The mobile phone industry is thriving like no other but of course that doesn't exactly guarantee success as a vendor. HTC, Taiwan's largest smartphone maker and one of the hottest brands just a few years ago, is one of several victims in the cutthroat industry as evident by their latest quarterly earnings report.

The struggling company suffered record low levels across the board while simultaneously missing revenue forecasts. For the first quarter ending in March, HTC recorded an unaudited net profit of $2.82 million compared to $33.2 million during the fourth quarter and a whopping $3.63 billion during the same quarter a year ago.

The company was expected to bring in between $1.66 to $1.99 billion in revenue but ultimately ended up earning just $1.42 billion. For reference, HTC collected $2 billion in revenue between October and December 2012.
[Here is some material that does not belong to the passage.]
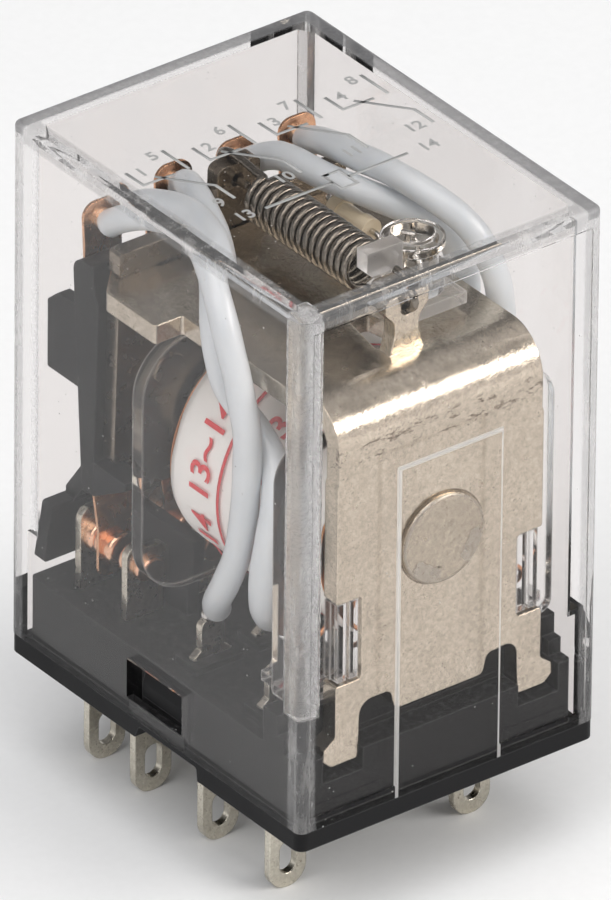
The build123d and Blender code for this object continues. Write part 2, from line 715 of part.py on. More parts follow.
def make_led_wires():
    """Bare wires from the lamp and its resistor to the coil terminals."""
    inner = tube(((-2.35, 3.8, 29.3), (-3.2, 3.9, 29.4), (-3.6, 4.9, 29.3), (-2.6, 5.6, 29.0)), 0.35)
    outer = tube(((1.15, 3.8, 29.3), (1.8, 3.8, 29.3), (2.4, 3.7, 28.8), (3.05, 3.6, 28.3)), 0.35)
    return Compound([inner, outer])


def make_coil_leads():
    """Enamelled wires from the winding down to the coil terminals."""
    ends = []
    for side in (-1, 1):
        points = (
            (9.2, side * 6.0, 12.0),
            (9.2, side * 7.4, 11.0),
            (8.6, side * 7.5, 9.8),
            (7.8, side * 7.0, 9.3),
        )
        ends.append(tube(points, 0.3))
    return Compound(ends)


def main():
    os.makedirs("parts", exist_ok=True)
    save("base", make_base())
    save("dust_cover", make_cover())
    half = BLADE_W / 2
    leads = []
    for number, y in enumerate(COLUMNS, 1):
        save(f"nc_terminal_{number}", make_terminal(ROW_NC, y, NC_TOP, half, CONTACT_Z))
        save(f"no_terminal_{number + 4}", make_terminal(ROW_NO, y, NO_TOP, half, CONTACT_Z))
        save(f"common_terminal_{number + 8}", make_terminal(ROW_COMMON, y, COMMON_TOP, 0.8))
        save(f"nc_contact_{number}", make_fixed_contact(ROW_NC, y, 1))
        save(f"no_contact_{number + 4}", make_fixed_contact(ROW_NO, y, -1))
        save(f"moving_blade_{number}", make_moving_blade(y))
        save(f"moving_contact_{number}", make_moving_contact(y))
        leads.append(make_lead(number - 1))
        save(f"lead_wire_{number}", leads[-1])
    for number, y in zip((13, 14), COIL_COLUMNS):
        save(f"coil_terminal_{number}", make_terminal(ROW_COIL, y, COIL_TOP, 0.8))
    save("contact_carrier", make_carrier())
    save("armature", make_armature())
    save("armature_rivets", make_armature_rivets())
    save("yoke", make_yoke())
    save("core", make_core())
    save("shading_ring", make_shading_ring())
    save("bobbin", make_bobbin())
    save("coil_winding", make_winding())
    save("coil_tape", make_tape())
    save("coil_leads", make_coil_leads())
    save("return_spring", make_spring())
    save("blade_solder", make_blade_solder(leads))
    save("terminal_solder", make_terminal_solder())
    save("indicator_led", make_led())
    save("led_holder", make_led_holder())
    save("led_resistor", make_resistor())
    save("led_wires", make_led_wires())


if __name__ == "__main__":
    main()
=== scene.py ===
import math

import bpy
from mathutils import Matrix, Vector, noise


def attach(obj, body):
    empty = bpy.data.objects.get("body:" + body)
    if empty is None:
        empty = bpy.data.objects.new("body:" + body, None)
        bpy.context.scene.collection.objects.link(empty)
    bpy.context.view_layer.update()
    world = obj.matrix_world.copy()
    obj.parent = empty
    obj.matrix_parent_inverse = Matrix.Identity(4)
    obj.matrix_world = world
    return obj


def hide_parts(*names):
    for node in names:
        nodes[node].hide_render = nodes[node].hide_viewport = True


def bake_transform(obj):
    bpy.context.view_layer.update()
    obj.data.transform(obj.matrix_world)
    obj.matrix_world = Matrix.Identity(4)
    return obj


# A plug-in relay under a clear cover. X points to the coil's end, Y along the row of poles, Z up.
# Lengths are written in millimetres and turned into metres by MM, except the camera's distance,
# the lights and the floor, which are in metres.
MM = 0.001
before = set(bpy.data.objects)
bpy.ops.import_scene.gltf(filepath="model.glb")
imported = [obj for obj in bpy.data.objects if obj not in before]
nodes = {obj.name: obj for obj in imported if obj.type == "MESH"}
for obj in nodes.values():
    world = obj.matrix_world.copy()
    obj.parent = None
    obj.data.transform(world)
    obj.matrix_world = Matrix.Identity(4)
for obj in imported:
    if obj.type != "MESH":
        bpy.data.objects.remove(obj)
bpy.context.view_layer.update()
scene = bpy.context.scene

# Places shared with the frame
ROOF_Z = 35.2
FLOOR_Z = -6.8
COLUMNS = (-6.6, -2.2, 2.2, 6.6)
COIL_COLUMNS = (-6.6, 6.6)
ROW_COMMON = 0.9
ROW_COIL = 7.25
COIL_Z = 16.8
TAPE_R = 7.4
TAPE_X = (-2.2, 9.65)
LEAD_D = 1.65
YOKE_FACE_X = 12.2
CORE_END_R = 2.86
COVER_X = 13.7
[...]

HTC had an opportunity to go back on the offensive with their impressive HTC One smartphone but a shortage of camera components forced the manufacturer to delay its release in major markets like the US and Europe by about a month.

Unfortunately for HTC, that gave Samsung plenty of time to announce and prep the Galaxy S4 for launch. The HTC One will still be available before the S4 but it'll only beat it to market by a few days - not a significant amount of time by any stretch of the imagination. Considering the massive momentum train that Samsung is riding at the moment, it'd be pretty shocking if HTC was able to derail it.